TLDR:
prep calls | exec calls | |
---|---|---|
case 1 | 1 output shape + 1 sparsity detection | 1 pushforward |
case 2 | 1 output shape + 1 sparsity detection | 1 pushforward |
case 3 | 1 sparsity detection | 1 pushforward |
case 4 | 1 sparsity detection | 1 pushforward + 2 pullbacks |
case 4bis | 1 sparsity detection | 1 pushforward + 1 pullback |
The rationale is that for out-of-place functions, I perform one additional function call during preparation to generate a typical output y
and get its type and shape (here). Strictly speaking, this is not necessary for forward mode, but it is necessary for reverse mode. Right now, the two modes share a lot of code, which is why I wrote it that way.
The whole mindset of DI is that the performance-critical stuff happens once preparation has been executed, and this is especially important in the sparse case. Thus, saving one function call during preparation never was a priority (but if you have a use case that justifies it, we can talk about it).
This happens because mixed-mode sparse autodiff corresponds to a bidirectional coloring algorithm, for which some columns or rows get the color 0 (aka no color) when they are useless during recovery. This wasn’t initially possible in SparseMatrixColorings.jl, and so we deactivated it by default, hiding it behind GreedyColoringAlgorithm(; postprocessing=true)
. I opened this PR to add a note to the DI docs.

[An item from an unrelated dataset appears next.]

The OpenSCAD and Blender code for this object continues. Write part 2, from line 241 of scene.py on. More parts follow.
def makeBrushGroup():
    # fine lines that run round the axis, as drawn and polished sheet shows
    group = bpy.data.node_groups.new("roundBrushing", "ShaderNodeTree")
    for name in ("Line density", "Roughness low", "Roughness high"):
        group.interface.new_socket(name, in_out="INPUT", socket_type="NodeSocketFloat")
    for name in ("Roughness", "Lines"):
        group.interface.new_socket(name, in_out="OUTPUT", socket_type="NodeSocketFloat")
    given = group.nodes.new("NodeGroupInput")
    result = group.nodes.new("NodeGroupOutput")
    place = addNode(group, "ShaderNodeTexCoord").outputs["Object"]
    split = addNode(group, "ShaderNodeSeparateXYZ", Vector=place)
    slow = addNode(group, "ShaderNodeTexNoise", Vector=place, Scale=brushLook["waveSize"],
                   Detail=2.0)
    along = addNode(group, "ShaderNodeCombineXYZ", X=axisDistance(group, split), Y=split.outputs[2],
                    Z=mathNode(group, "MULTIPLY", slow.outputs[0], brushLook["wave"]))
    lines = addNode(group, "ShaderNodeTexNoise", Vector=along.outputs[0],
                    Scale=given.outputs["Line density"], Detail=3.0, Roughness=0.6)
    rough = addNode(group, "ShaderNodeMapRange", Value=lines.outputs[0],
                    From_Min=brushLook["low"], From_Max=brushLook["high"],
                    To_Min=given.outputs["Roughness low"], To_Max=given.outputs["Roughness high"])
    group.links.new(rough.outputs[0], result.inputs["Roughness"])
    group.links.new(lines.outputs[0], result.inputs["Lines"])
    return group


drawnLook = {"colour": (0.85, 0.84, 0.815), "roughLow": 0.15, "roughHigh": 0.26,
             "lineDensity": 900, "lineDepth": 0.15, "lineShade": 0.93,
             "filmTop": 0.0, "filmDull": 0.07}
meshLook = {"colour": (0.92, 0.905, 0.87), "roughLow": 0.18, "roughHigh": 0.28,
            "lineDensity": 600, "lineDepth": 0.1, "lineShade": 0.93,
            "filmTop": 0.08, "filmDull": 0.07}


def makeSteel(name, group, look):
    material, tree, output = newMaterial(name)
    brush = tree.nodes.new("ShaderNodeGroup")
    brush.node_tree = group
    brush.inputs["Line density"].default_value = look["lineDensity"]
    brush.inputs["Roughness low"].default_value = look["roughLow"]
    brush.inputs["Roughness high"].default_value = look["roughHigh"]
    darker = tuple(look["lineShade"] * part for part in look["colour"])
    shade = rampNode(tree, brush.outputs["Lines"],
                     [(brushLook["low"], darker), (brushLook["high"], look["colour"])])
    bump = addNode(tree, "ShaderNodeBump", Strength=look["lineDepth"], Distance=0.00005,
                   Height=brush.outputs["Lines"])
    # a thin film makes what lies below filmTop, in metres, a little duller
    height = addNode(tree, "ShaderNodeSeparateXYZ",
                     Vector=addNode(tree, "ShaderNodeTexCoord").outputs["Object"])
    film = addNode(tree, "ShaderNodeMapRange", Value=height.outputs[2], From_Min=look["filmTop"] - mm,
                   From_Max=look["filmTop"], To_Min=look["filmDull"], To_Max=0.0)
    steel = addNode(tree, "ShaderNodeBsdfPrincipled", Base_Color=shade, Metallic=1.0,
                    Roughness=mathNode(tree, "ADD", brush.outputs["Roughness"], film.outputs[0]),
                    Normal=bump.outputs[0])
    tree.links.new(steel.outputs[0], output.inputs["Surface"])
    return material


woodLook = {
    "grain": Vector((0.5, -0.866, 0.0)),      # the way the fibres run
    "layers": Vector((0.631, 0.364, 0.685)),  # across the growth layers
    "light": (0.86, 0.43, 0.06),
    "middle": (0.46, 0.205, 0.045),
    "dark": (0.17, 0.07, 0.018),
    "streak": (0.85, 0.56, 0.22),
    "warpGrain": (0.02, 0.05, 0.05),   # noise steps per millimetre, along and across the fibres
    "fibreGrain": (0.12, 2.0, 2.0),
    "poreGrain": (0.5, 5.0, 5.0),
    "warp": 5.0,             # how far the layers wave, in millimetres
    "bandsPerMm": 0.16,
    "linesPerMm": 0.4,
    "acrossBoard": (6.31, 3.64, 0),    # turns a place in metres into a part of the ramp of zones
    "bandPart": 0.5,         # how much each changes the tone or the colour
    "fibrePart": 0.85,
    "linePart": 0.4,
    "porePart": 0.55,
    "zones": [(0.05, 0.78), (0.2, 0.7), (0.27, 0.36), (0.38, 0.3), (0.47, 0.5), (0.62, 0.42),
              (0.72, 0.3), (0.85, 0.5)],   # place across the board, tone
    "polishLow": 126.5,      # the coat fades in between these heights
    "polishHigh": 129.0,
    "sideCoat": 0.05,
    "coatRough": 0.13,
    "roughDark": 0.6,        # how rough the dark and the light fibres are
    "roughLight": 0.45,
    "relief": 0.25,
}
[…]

When toggling the postprocessing
option (case 4bis), I get the right number of calls in case 4:
julia> sparse_mixed_backend = AutoSparse(
MixedMode(AutoForwardDiff(), AutoReverseDiff());
sparsity_detector=SparseConnectivityTracer.TracerSparsityDetector(),
coloring_algorithm=SparseMatrixColorings.GreedyColoringAlgorithm(; postprocessing=true),
);
julia> prepJ4 = prepare_jacobian(objcon, y4, sparse_mixed_backend, x);
In objcon
julia> column_colors(prepJ4)
2-element Vector{Int64}:
1
1
julia> row_colors(prepJ4) # the 0's were 2's without postprocessing
4-element Vector{Int64}:
1
0
0
0
julia> J4 = jacobian(objcon, y4, prepJ4, sparse_mixed_backend, x)
In objcon
In objcon
Keep in mind however that the number of colors is not guaranteed to be optimal, and that in general random vertex ordering may (or may not) help.
As a side note, you can use DifferentiationInterfaceTest.jl to perform this kind of benchmarking, with function call count too! Just remember to deactivate printing first.

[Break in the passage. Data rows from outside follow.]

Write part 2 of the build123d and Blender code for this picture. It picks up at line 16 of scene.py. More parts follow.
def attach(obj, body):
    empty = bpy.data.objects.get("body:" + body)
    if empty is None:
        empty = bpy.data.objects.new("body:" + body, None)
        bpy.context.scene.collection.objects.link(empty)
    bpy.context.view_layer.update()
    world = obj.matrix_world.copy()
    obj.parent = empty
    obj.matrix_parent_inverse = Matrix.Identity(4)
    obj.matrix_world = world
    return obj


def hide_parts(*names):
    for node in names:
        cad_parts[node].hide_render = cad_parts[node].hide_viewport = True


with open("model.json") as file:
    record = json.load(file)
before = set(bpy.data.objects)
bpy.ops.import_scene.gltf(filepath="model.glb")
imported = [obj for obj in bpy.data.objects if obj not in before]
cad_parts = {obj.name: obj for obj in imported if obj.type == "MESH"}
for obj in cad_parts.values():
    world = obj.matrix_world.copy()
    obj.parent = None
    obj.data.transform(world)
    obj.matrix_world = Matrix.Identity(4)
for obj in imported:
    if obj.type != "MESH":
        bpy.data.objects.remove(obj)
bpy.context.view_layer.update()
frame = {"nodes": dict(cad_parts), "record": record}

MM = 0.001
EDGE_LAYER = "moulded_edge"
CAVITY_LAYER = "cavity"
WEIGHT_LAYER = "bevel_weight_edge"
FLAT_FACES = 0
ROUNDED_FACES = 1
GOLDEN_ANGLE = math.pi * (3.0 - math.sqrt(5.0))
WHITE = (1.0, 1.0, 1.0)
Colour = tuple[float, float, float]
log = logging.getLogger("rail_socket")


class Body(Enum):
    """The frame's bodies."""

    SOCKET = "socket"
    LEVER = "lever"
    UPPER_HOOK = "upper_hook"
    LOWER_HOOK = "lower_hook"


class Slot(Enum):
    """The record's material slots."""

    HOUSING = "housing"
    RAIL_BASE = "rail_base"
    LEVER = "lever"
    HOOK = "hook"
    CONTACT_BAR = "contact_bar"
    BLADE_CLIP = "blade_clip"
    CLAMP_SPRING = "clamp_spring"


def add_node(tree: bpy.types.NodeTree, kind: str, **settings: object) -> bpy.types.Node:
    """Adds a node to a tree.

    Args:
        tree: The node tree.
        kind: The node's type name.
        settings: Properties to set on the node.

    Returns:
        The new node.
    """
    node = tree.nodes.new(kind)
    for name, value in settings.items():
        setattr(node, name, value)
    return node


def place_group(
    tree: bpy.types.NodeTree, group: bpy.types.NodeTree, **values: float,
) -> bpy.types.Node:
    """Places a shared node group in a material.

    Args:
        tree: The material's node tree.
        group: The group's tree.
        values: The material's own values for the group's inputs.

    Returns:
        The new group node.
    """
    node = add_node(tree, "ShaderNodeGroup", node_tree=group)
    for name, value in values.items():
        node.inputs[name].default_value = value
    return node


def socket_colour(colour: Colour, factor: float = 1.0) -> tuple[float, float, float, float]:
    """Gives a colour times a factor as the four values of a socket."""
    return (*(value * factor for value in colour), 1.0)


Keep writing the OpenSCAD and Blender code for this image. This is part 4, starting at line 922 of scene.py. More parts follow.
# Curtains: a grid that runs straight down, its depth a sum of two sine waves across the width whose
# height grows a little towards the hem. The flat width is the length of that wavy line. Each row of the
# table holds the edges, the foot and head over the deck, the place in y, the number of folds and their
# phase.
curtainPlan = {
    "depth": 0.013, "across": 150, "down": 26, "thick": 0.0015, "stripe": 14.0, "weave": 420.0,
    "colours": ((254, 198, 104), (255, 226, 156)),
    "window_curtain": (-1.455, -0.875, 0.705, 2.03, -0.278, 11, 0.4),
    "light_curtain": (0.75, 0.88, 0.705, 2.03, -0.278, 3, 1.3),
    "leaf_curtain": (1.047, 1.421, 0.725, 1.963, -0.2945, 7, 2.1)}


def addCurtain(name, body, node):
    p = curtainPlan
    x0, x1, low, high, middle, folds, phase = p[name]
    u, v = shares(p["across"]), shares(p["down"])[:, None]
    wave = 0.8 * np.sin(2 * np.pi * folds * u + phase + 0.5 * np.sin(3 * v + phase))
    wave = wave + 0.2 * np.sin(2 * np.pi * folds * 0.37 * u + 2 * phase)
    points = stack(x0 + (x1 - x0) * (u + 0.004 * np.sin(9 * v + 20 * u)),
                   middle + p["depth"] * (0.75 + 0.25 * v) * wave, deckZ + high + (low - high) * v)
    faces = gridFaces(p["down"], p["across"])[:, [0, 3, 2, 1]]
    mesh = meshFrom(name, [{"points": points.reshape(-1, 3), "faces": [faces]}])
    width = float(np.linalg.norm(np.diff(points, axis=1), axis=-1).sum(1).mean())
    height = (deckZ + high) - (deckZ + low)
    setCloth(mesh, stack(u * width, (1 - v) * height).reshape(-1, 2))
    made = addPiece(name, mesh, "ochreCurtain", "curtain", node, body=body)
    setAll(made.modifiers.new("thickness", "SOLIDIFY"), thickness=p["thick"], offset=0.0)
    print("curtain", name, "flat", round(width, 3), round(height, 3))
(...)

using DifferentiationInterfaceTest
function MyAutoSparse(backend)
return AutoSparse(
backend;
sparsity_detector=TracerSparsityDetector(),
coloring_algorithm=GreedyColoringAlgorithm(),
)
end
backends = [
MyAutoSparse(AutoForwardDiff(; chunksize=1)),
MyAutoSparse(AutoReverseDiff())
]
scens = [
Scenario{:jacobian,:in}(sparse_obj_oop, x; res1=J1, name="outofplace"),
Scenario{:jacobian,:in}(sparse_obj, zeros(3), x; res1=J2, name="inplace"),
]
data = benchmark_differentiation(backends, scens; benchmark=:full, logging=true)
The output is a nicely formatted DataFrame
(see this tutorial) for an example).